[AT] Welding Rails

Carl Gogol cgogol1971 at gmail.com
Sat Nov 30 04:47:29 PST 2019


Rails are thermite welded in the field
Carl
Manlius, NY

-----Original Message-----
From: AT <at-bounces at lists.antique-tractor.com> On Behalf Of James Peck
Sent: Saturday, November 30, 2019 7:27 AM
To: Antique Tractor Email Discussion Group <at at lists.antique-tractor.com>
Subject: Re: [AT] Welding Rails

That certainly looks like resistance welding. 
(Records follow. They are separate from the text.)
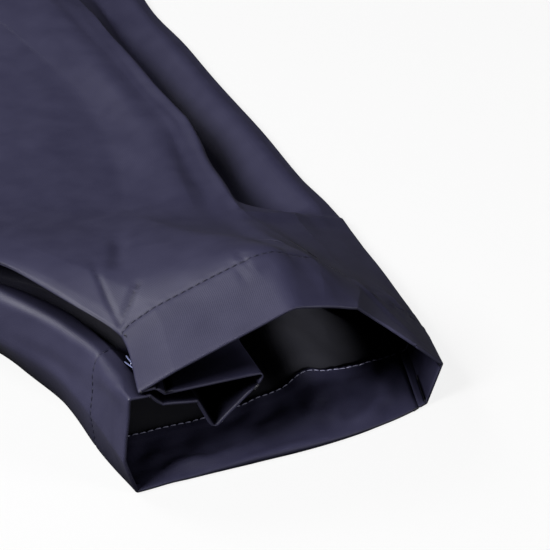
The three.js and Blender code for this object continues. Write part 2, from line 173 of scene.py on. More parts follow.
def smooth_rows(heights, values, wanted):
    """Values given at some heights, at any height: a curve through them that never overshoots."""
    heights = np.asarray(heights, float)
    flat = np.asarray(values, float).reshape(len(heights), -1)
    step = np.diff(heights)[:, None]
    slope = np.diff(flat, axis=0) / step
    tangent = np.zeros_like(flat)
    product = slope[:-1] * slope[1:]
    first, second = 2 * step[1:] + step[:-1], step[1:] + 2 * step[:-1]
    with np.errstate(divide="ignore", invalid="ignore"):
        mean = (first + second) / (first / slope[:-1] + second / slope[1:])
    tangent[1:-1] = np.where(product > 0, np.nan_to_num(mean), 0)
    tangent[0], tangent[-1] = slope[0], slope[-1]
    k = np.clip(np.searchsorted(heights, wanted, "right") - 1, 0, len(heights) - 2)
    t = ((wanted - heights[k]) / np.diff(heights)[k])[:, None]
    reach = np.diff(heights)[k][:, None]
    result = ((2 * t**3 - 3 * t**2 + 1) * flat[k] + (t**3 - 2 * t**2 + t) * reach * tangent[k]
              + (3 * t**2 - 2 * t**3) * flat[k + 1] + (t**3 - t**2) * reach * tangent[k + 1])
    return result.reshape((len(wanted),) + np.asarray(values).shape[1:])


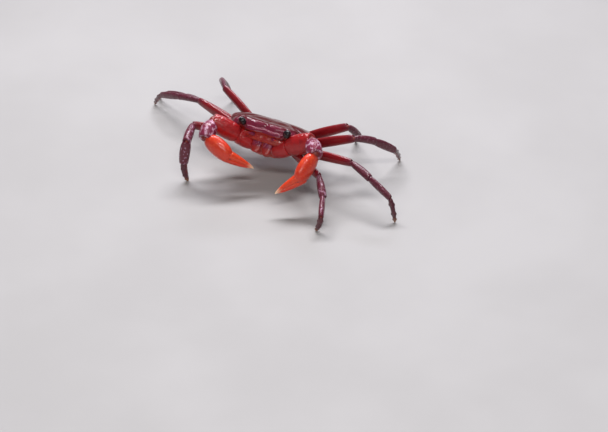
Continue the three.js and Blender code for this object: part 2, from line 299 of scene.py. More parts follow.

Steve Offiler AT List member Mechanical Engineer (soffiler at gmail.com); Interesting, but not very helpful:

https://www.youtube.com/watch?v=f9i4aMYTv8o

James AT List Member (jamesgpeck at hotmail.com); You have got me curious. I am going to guess resistance welding if you say that the rail ends are pushed together. 
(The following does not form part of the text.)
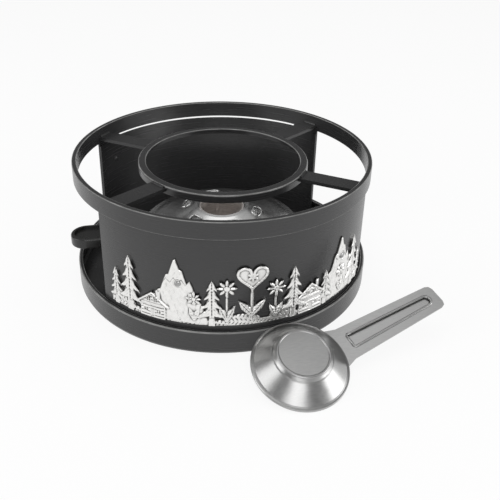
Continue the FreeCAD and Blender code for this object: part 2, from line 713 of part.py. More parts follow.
# ---- write every node --------------------------------------------------------------
def build():
    hoop = top_hoop()
    ring = support_ring()
    arms = {degrees: support_arm(degrees) for degrees in ARMS.values()}
    panels = {middle: panel(middle) for middle in (REAR, FRONT)}
    for offset, height in RIVET_SPOTS:
        hole = radial_pin(RIVET_R + SHANK_FIT, PANEL_IN - 2, PANEL_R + 2, FRONT + offset, rivet_level(height))
        panels[FRONT] = panels[FRONT].cut(hole)
    for degrees in REAR_RIVETS:
        hole = radial_pin(RIVET_R + SHANK_FIT, PANEL_IN - 2, PANEL_R + 2, degrees, REAR_RIVET_Z)
        panels[REAR] = panels[REAR].cut(hole)
    bowl = burner_bowl()
    for y in BRACKET_RIVET_Y:
        bowl = bowl.cut(bracket_pin(y, RIVET_R + SHANK_FIT, -4, 4))
    front_rivets = [rivet(FRONT + offset, rivet_level(height), PANEL_IN, PANEL_R + FRIEZE_T)
                    for offset, height in RIVET_SPOTS]
    rear_rivets = [rivet(degrees, REAR_RIVET_Z, PANEL_IN, PANEL_R) for degrees in REAR_RIVETS]
    parts = {
        "base_tray": base_tray(),
        "top_hoop": hoop,
        "support_ring": ring,
        "front_panel": panels[FRONT],
        "rear_panel": panels[REAR],
        "arm_welds": welds(arms, hoop, ring, panels),
        "frieze_plate": frieze_plate(),
        "frieze_rivets": Part.makeCompound(front_rivets),
        "rear_panel_rivets": Part.makeCompound(rear_rivets),
        "burner_bowl": bowl,
        "burner_dome": burner_dome(),
        "flame_grid": flame_grid(),
        "fuel_cup": fuel_cup(),
        "handle_bracket": handle_bracket(),
        "handle_grip": handle_grip(),
        "handle_screws": handle_screws(),
        "bracket_rivets": bracket_rivets(),
        "snuffer": snuffer(),
    }
    for name, degrees in ARMS.items():
        parts[name] = arms[degrees]
    return parts


os.makedirs("parts", exist_ok=True)
for node, shape in build().items():
    shape.exportStep("parts/" + node + ".step")
    solids = shape.Solids
    print(node, len(solids), "solids", round(sum(s.Volume for s in solids) / 1000, 3), "cm3",
          "valid" if shape.isValid() else "INVALID")
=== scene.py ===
import bpy
import json
import math
import numpy as np
from mathutils import Matrix, Vector

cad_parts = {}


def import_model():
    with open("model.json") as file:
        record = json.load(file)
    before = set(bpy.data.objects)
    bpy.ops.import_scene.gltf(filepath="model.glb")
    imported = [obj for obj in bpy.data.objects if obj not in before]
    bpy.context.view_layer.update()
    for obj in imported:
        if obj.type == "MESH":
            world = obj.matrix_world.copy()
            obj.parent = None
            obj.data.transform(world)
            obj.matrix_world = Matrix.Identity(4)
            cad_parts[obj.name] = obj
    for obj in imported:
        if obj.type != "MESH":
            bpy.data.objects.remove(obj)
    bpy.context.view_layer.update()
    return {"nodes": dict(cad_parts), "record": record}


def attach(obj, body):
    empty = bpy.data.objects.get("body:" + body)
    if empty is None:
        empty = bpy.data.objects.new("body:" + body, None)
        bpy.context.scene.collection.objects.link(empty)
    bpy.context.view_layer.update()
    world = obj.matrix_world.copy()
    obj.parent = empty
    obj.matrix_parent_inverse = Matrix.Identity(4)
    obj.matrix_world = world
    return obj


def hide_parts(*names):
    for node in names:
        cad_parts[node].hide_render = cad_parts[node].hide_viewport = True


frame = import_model()
NODES = frame["nodes"]

MM = 0.001

# ---- sizes of the CAD part, in millimetres and by the names it gives them ------------
TRAY_R = 117.0          # outside of the tray
TRAY_H = 18.2           # top of its rolled rim
RIM_W = 3.2             # width of that rim
STAND_H = 103.0         # top of the hoop
HOOP_R = 115.0          # outside of the hoop
HOOP_T = 3.5
HOOP_H = 13.2
RING_R = 66.3           # outside of the inner ring
RING_W = 6.0            # width of its flat top
RING_Z = 96.6           # height of its flat top
PANEL_R = 113.5         # outside of the panels
BURNER_X = -1.2         # the burner's centre
FLANGE_Z = 36.2         # top of the bowl's flange
BOWL_R = 64.0           # outside of the flange and of the dome on it
DOME_T = 1.0
DOME_RISE = 19.0        # lip of the fire hole above the flange
MOUTH_R = 18.3          # fire hole
LIP_R = 1.2             # rolled lip round it
SLOT_COUNT = 6          # oval flame slots
SLOT_R = 29.0           # radius of their circle
SLOT_L = 12.0
SLOT_W = 6.5
SLOT_START = -23.0      # angle of the first slot
SNUFF_R = 33.0          # rim of the snuffer's cap
SNUFF_T = 1.0
SNUFF_LIP = 1.8         # its turned-down edge
CAP_H = 12.4            # top of the cap above its rim
BOSS_R = 17.0           # flat top of its raised centre
PADDLE_REACH = 118.0    # end of its handle from the cap's centre
PADDLE_RISE = 8.0       # bend of the handle, degrees
PADDLE_AZIMUTH = 19.0   # where the handle points
RIB_START = 40.0        # stamped trough along the handle
RIB_W = 12.6
RIB_END_W = 9.6
RIB_MARGIN = 6.0        # from the trough's end to the handle's end
SNUFF_GAP = 0.20        # play where the snuffer leans on the tray's rim
SNUFF_LEAN_R = 116.0    # radius where it leans
SNUFF_AZIMUTH = 280.2   # direction from the tray's centre to the snuffer


# ---- node helpers --------------------------------------------------------------------
GRAIN_DEPTH = 0.0002    # height of every bump, in metres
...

https://en.wikipedia.org/wiki/Electric_resistance_welding

Howard Pletcher AT List Member AT List Member (hrpletch at gmail.com); The process is mostly automated and details are hidden by the equipment. The rail joint comes into the welding station, the operator cleans the ends, the door closes, and there’s 2 seconds of arcing.  My understanding is it begins with a small gap between the ends and as the steel begins to melt from the arc, it is shoved together with high pressure. I assume the rails are clamped between (large) contacts to apply the current—should have asked for more details. 

Mentioning dimming city lights, they melt 120 tons of scrap in an electric arc furnace in a batch. They said this uses the same current as the city of Fort Wayne. Fortunately they are on their own distribution lines so the lights don’t go out.